**WHAT YOU WILL DO**
Return every entry exactly.

**PROVIDED DATA**

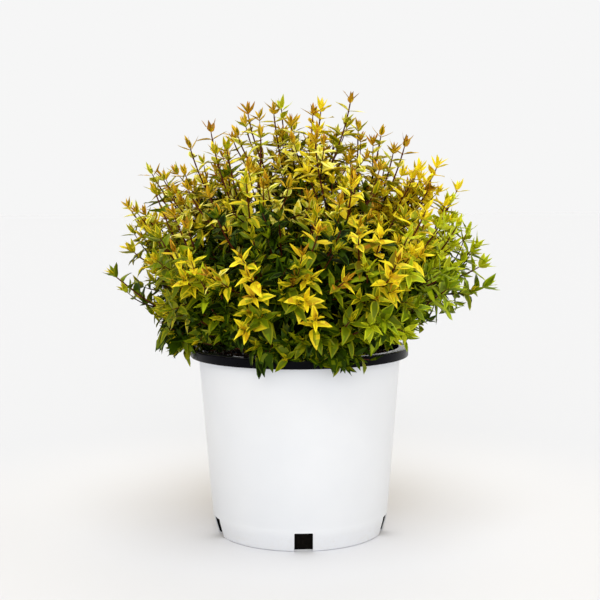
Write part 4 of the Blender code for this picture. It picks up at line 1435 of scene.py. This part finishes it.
def make_crown(plan):
    """Every mass's twigs and leaves, joined by group, each kind apart."""
    tips, forms, groups = shoot_tips(), leaf_forms(), {}
    owners = [owner(tip.place, plan) for tip in tips]
    for index, (label, _, _) in enumerate(plan):
        leaves, twigs, nodes = groups.setdefault(group_of(label), (Batch(), Batch(), []))
        nodes.append(f"{label}_foliage")
        chance = random.Random(SEED + 300 + index)
        mine = [tip for tip, whose in zip(tips, owners) if whose == index]
        for shoot in grow_mass(index, plan, mine):
            add_twig(twigs, shoot, bear_leaves(leaves, forms, shoot, chance))
    leaf_finishes, twig_finishes = leaf_materials(), twig_materials()
    for name, (leaves, twigs, nodes) in groups.items():
        leaves.piece(f"{name}_leaves", leaf_finishes, "foliage", *nodes)
        twigs.piece(f"{name}_twigs", twig_finishes, "bark", *nodes)


# The stage

def make_stage():
    """A wide pale floor, painted a little paler round the plant as painted light."""
    mesh = bpy.data.meshes.new("floor")
    half = FLOOR_HALF_WIDTH
    corners = [(-half, -half, 0), (half, -half, 0), (half, half, 0), (-half, half, 0)]
    mesh.from_pydata(corners, [], [(0, 1, 2, 3)])
    pale = new_material("stage_pale", FLOOR_COLOUR, 0.9, 0.0)
    out = node(pale, "ShaderNodeVectorMath", operation="LENGTH")
    give(pale, out.inputs[0], node(pale, "ShaderNodeTexCoord").outputs["Object"])
    near = node(pale, "ShaderNodeMapRange", interpolation_type="SMOOTHSTEP", Value=out.outputs["Value"])
    fill(pale, near, From_Min=FLOOR_FADE[0], From_Max=FLOOR_FADE[1])
    tones = ((0.0, PAINTED_LIGHT_FLOOR_COLOUR), (1.0, FLOOR_COLOUR))
    shade(pale, Base_Color=ramp_of(pale, near.outputs["Result"], *tones))
    mesh.materials.append(pale)
    floor = show("floor", mesh)


def make_lights():
    """The soft distant lights, and a pale room that is brightest low at the back."""
    for name, (elevation, azimuth, strength, softness_deg, colour) in SUNS.items():
        light = bpy.data.lights.new(name, "SUN")
        light.energy, light.angle, light.color = strength, radians(softness_deg), colour
        toward = direction_deg(elevation, azimuth)
        show(name, light).rotation_euler = toward.to_track_quat("Z", "Y").to_euler()
    world = bpy.data.worlds.new("studio")
    world.use_nodes = True
    where = node(world, "ShaderNodeTexCoord").outputs["Generated"]
    parts = node(world, "ShaderNodeSeparateXYZ", Vector=where).outputs
    low, high = (sin(radians(angle)) for angle in ROOM_RISE_DEG)
    rise = ramp_of(world, parts["Z"], (low, BACKDROP), (high, ROOM_TOP_COLOUR))
    turn = ramp_of(world, parts["Y"], (ROOM_TURN[0], ROOM_SIDE_SHARE), (ROOM_TURN[1], 1.0))
    room = mix_of(world, 1.0, rise, turn, blend_type="MULTIPLY")
    fill(world, world.node_tree.nodes["Background"], Color=room)
    bpy.context.scene.world = world


def make_camera():
    """The photograph's camera: level across but for a slight roll, and tilted down a little."""
    lens = bpy.data.cameras.new("camera")
    lens.sensor_width, lens.lens, lens.shift_x = CAMERA_SENSOR_MM, CAMERA_LENS_MM, CAMERA_SHIFT
    lens.clip_start, lens.clip_end = CAMERA_CLIP
    camera = show("camera", lens)
    camera.location = CAMERA_PLACE
    camera.rotation_euler = (pi / 2 - CAMERA_PITCH, 0.0, 0.0)
    camera.rotation_euler.rotate_axis("Z", CAMERA_ROLL)
    bpy.context.scene.camera = camera


make_camera()
make_lights()
make_stage()
lip_face = pot_black_material("pot_black", (0.012, 0.012, 0.028), (0.035, 0.035, 0.065), 0.05, (0.20, 0.34))
# A lighter grey for the lip's top: a painted reflection, with the black's haze and dust
lip_painted_reflection = pot_black_material("pot_black_painted_reflection", (0.16, 0.16, 0.17), (0.30, 0.30, 0.31), 0.55, (0.12, 0.24))
make_pot(pot_white_material(), lip_face, lip_painted_reflection)
make_mix()
bark, plan = bark_material(), mass_plan()
make_stem_base(bark)
make_boughs(bark, plan)
make_crown(plan)
bpy.context.scene.view_settings.view_transform = "Standard"
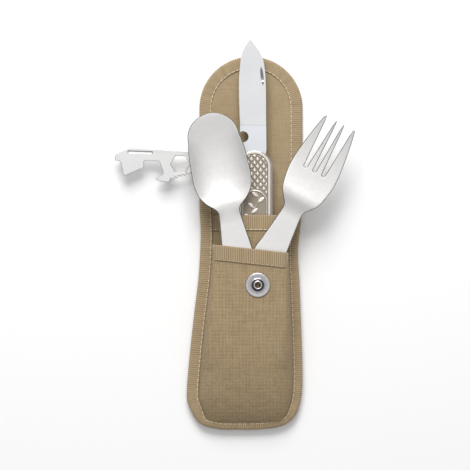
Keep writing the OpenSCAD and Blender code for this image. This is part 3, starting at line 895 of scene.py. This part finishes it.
def mouth_tape(name, mouth, top, node):
    """Ribbed tape folded over a pocket's mouth, with ribs square to the edge."""
    y0 = float(mouth(0.0))
    left, right = seam_left(np.asarray(y0)) + 0.2, seam_right(np.asarray(y0)) - 0.2
    s = (1 - np.cos(np.pi * np.linspace(0, 1, 400))) / 2
    x = left + (right - left) * s
    m = mouth(x)
    z = top(x, m)
    line, along = evenly(np.column_stack([x, m, z]), RIB / 7, closed=False)
    crown = ribs(along)
    x, m, z = line.T
    t = MOUTH_TAPE_T
    low = z - CANVAS_T
    # (distance back from the mouth, height above the cloth's face, below its back)
    outer = [(d, "high") for d in np.linspace(MOUTH_TAPE_W, 0, 10)]
    outer += [(-t * math.sin(a), ("turn", math.cos(a))) for a in np.radians((30, 60, 90, 120, 150))]
    outer += [(d, "low") for d in np.linspace(0, MOUTH_TAPE_W, 6)]
    points, coords = [], []
    middle, half = (z + low) / 2, (z - low) / 2 + t
    for d, where in outer:
        lift = 0.11 * crown
        edge = d >= MOUTH_TAPE_W - 0.01
        if where == "high":
            h = z + t - 0.11 + lift - (0.3 if edge else 0)
        elif where == "low":
            h = low - t + 0.11 - lift * 0.5
        else:
            h = middle + half * where[1]
            d = d - 0.1 * crown
        points.append(np.column_stack([x, m - d, h]))
        coords.append(np.column_stack([along, np.full(len(x), d), crown]))
    for d, h in ((MOUTH_TAPE_W, low - 0.02), (0.0, low - 0.02), (0.0, z + 0.02), (MOUTH_TAPE_W, z + 0.02)):
        points.append(np.column_stack([x, m - d, h]))
        coords.append(np.column_stack([along, np.full(len(x), d), crown]))
    cols = len(points)
    rows = len(x)
    points = np.stack(points, axis=1).reshape(-1, 3)
    coords = np.stack(coords, axis=1).reshape(-1, 3)
    faces = grid_faces(rows, cols, wrap=True)
    faces += [tuple(range(cols)), tuple((rows - 1) * cols + c for c in reversed(range(cols)))]
    piece = add_piece(name, points, faces, coords=coords)
    finish_piece(piece, TAPE, "pouch", "edge_tape", node)
    girth = 2 * MOUTH_TAPE_W + math.pi * math.sqrt((t**2 + float(half.mean()) ** 2) / 2)
    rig.sheet(piece, flat=(round(girth * MM, 4), round(float(along[-1]) * MM, 4)), held="folded",
             rests_on=["body_lining"])


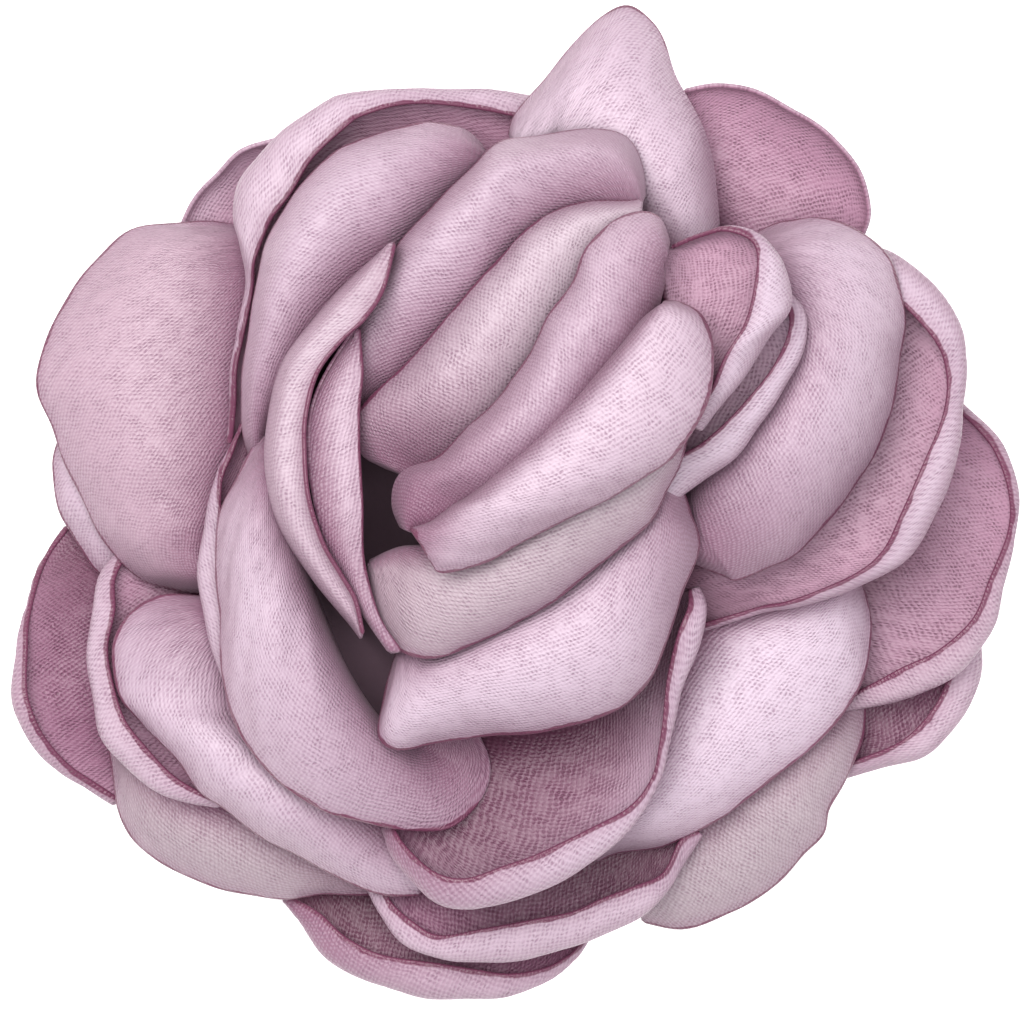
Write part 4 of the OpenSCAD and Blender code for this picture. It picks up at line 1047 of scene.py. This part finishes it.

**RESPONSE TO THIS EXERCISE**
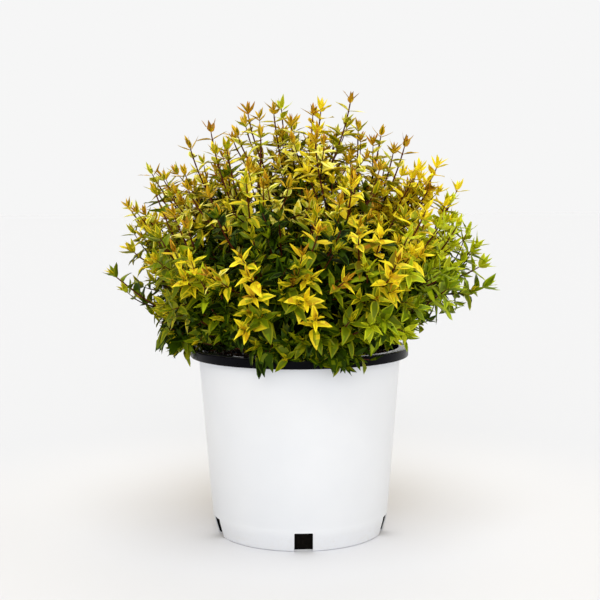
Write part 4 of the Blender code for this picture. It picks up at line 1435 of scene.py. This part finishes it.
def make_crown(plan):
    """Every mass's twigs and leaves, joined by group, each kind apart."""
    tips, forms, groups = shoot_tips(), leaf_forms(), {}
    owners = [owner(tip.place, plan) for tip in tips]
    for index, (label, _, _) in enumerate(plan):
        leaves, twigs, nodes = groups.setdefault(group_of(label), (Batch(), Batch(), []))
        nodes.append(f"{label}_foliage")
        chance = random.Random(SEED + 300 + index)
        mine = [tip for tip, whose in zip(tips, owners) if whose == index]
        for shoot in grow_mass(index, plan, mine):
            add_twig(twigs, shoot, bear_leaves(leaves, forms, shoot, chance))
    leaf_finishes, twig_finishes = leaf_materials(), twig_materials()
    for name, (leaves, twigs, nodes) in groups.items():
        leaves.piece(f"{name}_leaves", leaf_finishes, "foliage", *nodes)
        twigs.piece(f"{name}_twigs", twig_finishes, "bark", *nodes)


# The stage

def make_stage():
    """A wide pale floor, painted a little paler round the plant as painted light."""
    mesh = bpy.data.meshes.new("floor")
    half = FLOOR_HALF_WIDTH
    corners = [(-half, -half, 0), (half, -half, 0), (half, half, 0), (-half, half, 0)]
    mesh.from_pydata(corners, [], [(0, 1, 2, 3)])
    pale = new_material("stage_pale", FLOOR_COLOUR, 0.9, 0.0)
    out = node(pale, "ShaderNodeVectorMath", operation="LENGTH")
    give(pale, out.inputs[0], node(pale, "ShaderNodeTexCoord").outputs["Object"])
    near = node(pale, "ShaderNodeMapRange", interpolation_type="SMOOTHSTEP", Value=out.outputs["Value"])
    fill(pale, near, From_Min=FLOOR_FADE[0], From_Max=FLOOR_FADE[1])
    tones = ((0.0, PAINTED_LIGHT_FLOOR_COLOUR), (1.0, FLOOR_COLOUR))
    shade(pale, Base_Color=ramp_of(pale, near.outputs["Result"], *tones))
    mesh.materials.append(pale)
    floor = show("floor", mesh)


def make_lights():
    """The soft distant lights, and a pale room that is brightest low at the back."""
    for name, (elevation, azimuth, strength, softness_deg, colour) in SUNS.items():
        light = bpy.data.lights.new(name, "SUN")
        light.energy, light.angle, light.color = strength, radians(softness_deg), colour
        toward = direction_deg(elevation, azimuth)
        show(name, light).rotation_euler = toward.to_track_quat("Z", "Y").to_euler()
    world = bpy.data.worlds.new("studio")
    world.use_nodes = True
    where = node(world, "ShaderNodeTexCoord").outputs["Generated"]
    parts = node(world, "ShaderNodeSeparateXYZ", Vector=where).outputs
    low, high = (sin(radians(angle)) for angle in ROOM_RISE_DEG)
    rise = ramp_of(world, parts["Z"], (low, BACKDROP), (high, ROOM_TOP_COLOUR))
    turn = ramp_of(world, parts["Y"], (ROOM_TURN[0], ROOM_SIDE_SHARE), (ROOM_TURN[1], 1.0))
    room = mix_of(world, 1.0, rise, turn, blend_type="MULTIPLY")
    fill(world, world.node_tree.nodes["Background"], Color=room)
    bpy.context.scene.world = world


def make_camera():
    """The photograph's camera: level across but for a slight roll, and tilted down a little."""
    lens = bpy.data.cameras.new("camera")
    lens.sensor_width, lens.lens, lens.shift_x = CAMERA_SENSOR_MM, CAMERA_LENS_MM, CAMERA_SHIFT
    lens.clip_start, lens.clip_end = CAMERA_CLIP
    camera = show("camera", lens)
    camera.location = CAMERA_PLACE
    camera.rotation_euler = (pi / 2 - CAMERA_PITCH, 0.0, 0.0)
    camera.rotation_euler.rotate_axis("Z", CAMERA_ROLL)
    bpy.context.scene.camera = camera


make_camera()
make_lights()
make_stage()
lip_face = pot_black_material("pot_black", (0.012, 0.012, 0.028), (0.035, 0.035, 0.065), 0.05, (0.20, 0.34))
# A lighter grey for the lip's top: a painted reflection, with the black's haze and dust
lip_painted_reflection = pot_black_material("pot_black_painted_reflection", (0.16, 0.16, 0.17), (0.30, 0.30, 0.31), 0.55, (0.12, 0.24))
make_pot(pot_white_material(), lip_face, lip_painted_reflection)
make_mix()
bark, plan = bark_material(), mass_plan()
make_stem_base(bark)
make_boughs(bark, plan)
make_crown(plan)
bpy.context.scene.view_settings.view_transform = "Standard"
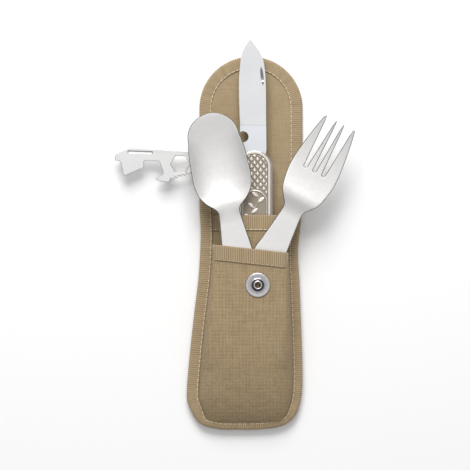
Keep writing the OpenSCAD and Blender code for this image. This is part 3, starting at line 895 of scene.py. This part finishes it.
def mouth_tape(name, mouth, top, node):
    """Ribbed tape folded over a pocket's mouth, with ribs square to the edge."""
    y0 = float(mouth(0.0))
    left, right = seam_left(np.asarray(y0)) + 0.2, seam_right(np.asarray(y0)) - 0.2
    s = (1 - np.cos(np.pi * np.linspace(0, 1, 400))) / 2
    x = left + (right - left) * s
    m = mouth(x)
    z = top(x, m)
    line, along = evenly(np.column_stack([x, m, z]), RIB / 7, closed=False)
    crown = ribs(along)
    x, m, z = line.T
    t = MOUTH_TAPE_T
    low = z - CANVAS_T
    # (distance back from the mouth, height above the cloth's face, below its back)
    outer = [(d, "high") for d in np.linspace(MOUTH_TAPE_W, 0, 10)]
    outer += [(-t * math.sin(a), ("turn", math.cos(a))) for a in np.radians((30, 60, 90, 120, 150))]
    outer += [(d, "low") for d in np.linspace(0, MOUTH_TAPE_W, 6)]
    points, coords = [], []
    middle, half = (z + low) / 2, (z - low) / 2 + t
    for d, where in outer:
        lift = 0.11 * crown
        edge = d >= MOUTH_TAPE_W - 0.01
        if where == "high":
            h = z + t - 0.11 + lift - (0.3 if edge else 0)
        elif where == "low":
            h = low - t + 0.11 - lift * 0.5
        else:
            h = middle + half * where[1]
            d = d - 0.1 * crown
        points.append(np.column_stack([x, m - d, h]))
        coords.append(np.column_stack([along, np.full(len(x), d), crown]))
    for d, h in ((MOUTH_TAPE_W, low - 0.02), (0.0, low - 0.02), (0.0, z + 0.02), (MOUTH_TAPE_W, z + 0.02)):
        points.append(np.column_stack([x, m - d, h]))
        coords.append(np.column_stack([along, np.full(len(x), d), crown]))
    cols = len(points)
    rows = len(x)
    points = np.stack(points, axis=1).reshape(-1, 3)
    coords = np.stack(coords, axis=1).reshape(-1, 3)
    faces = grid_faces(rows, cols, wrap=True)
    faces += [tuple(range(cols)), tuple((rows - 1) * cols + c for c in reversed(range(cols)))]
    piece = add_piece(name, points, faces, coords=coords)
    finish_piece(piece, TAPE, "pouch", "edge_tape", node)
    girth = 2 * MOUTH_TAPE_W + math.pi * math.sqrt((t**2 + float(half.mean()) ** 2) / 2)
    rig.sheet(piece, flat=(round(girth * MM, 4), round(float(along[-1]) * MM, 4)), held="folded",
             rests_on=["body_lining"])


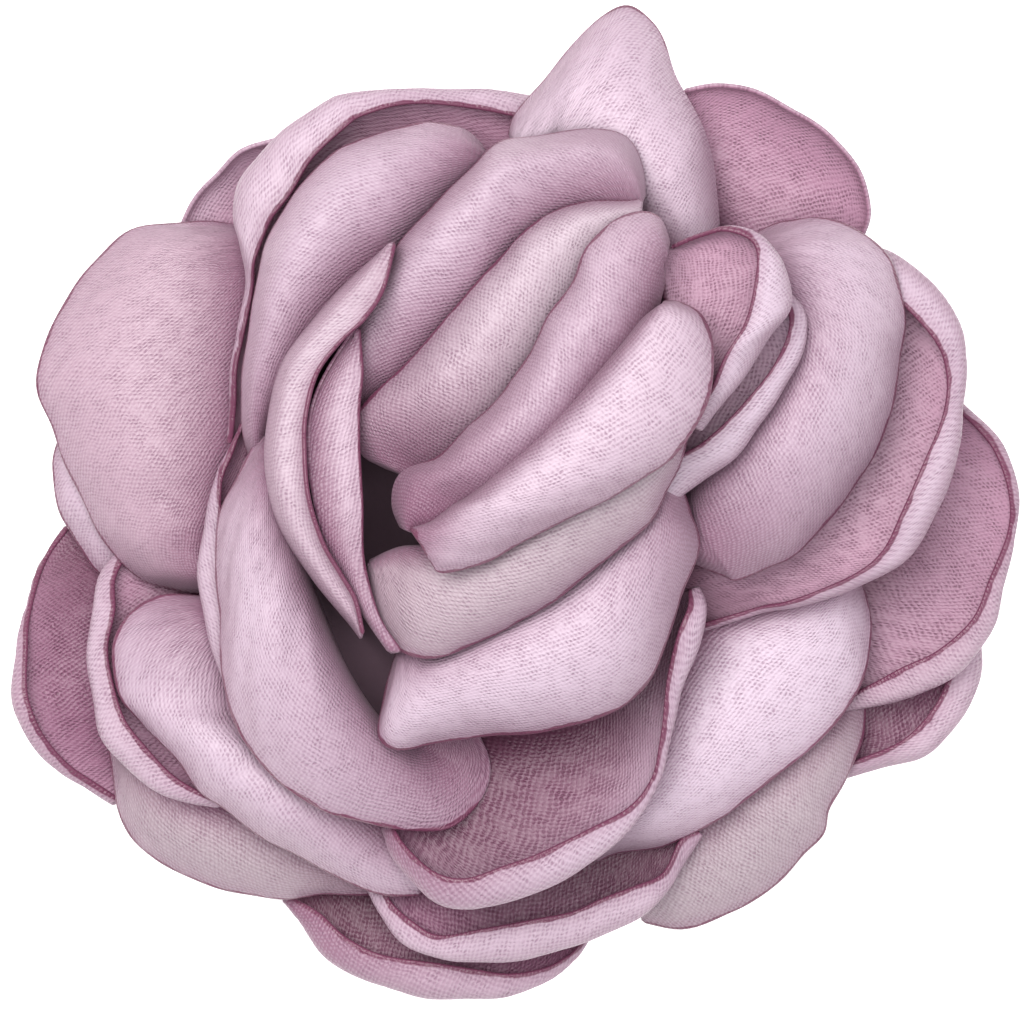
Write part 4 of the OpenSCAD and Blender code for this picture. It picks up at line 1047 of scene.py. This part finishes it.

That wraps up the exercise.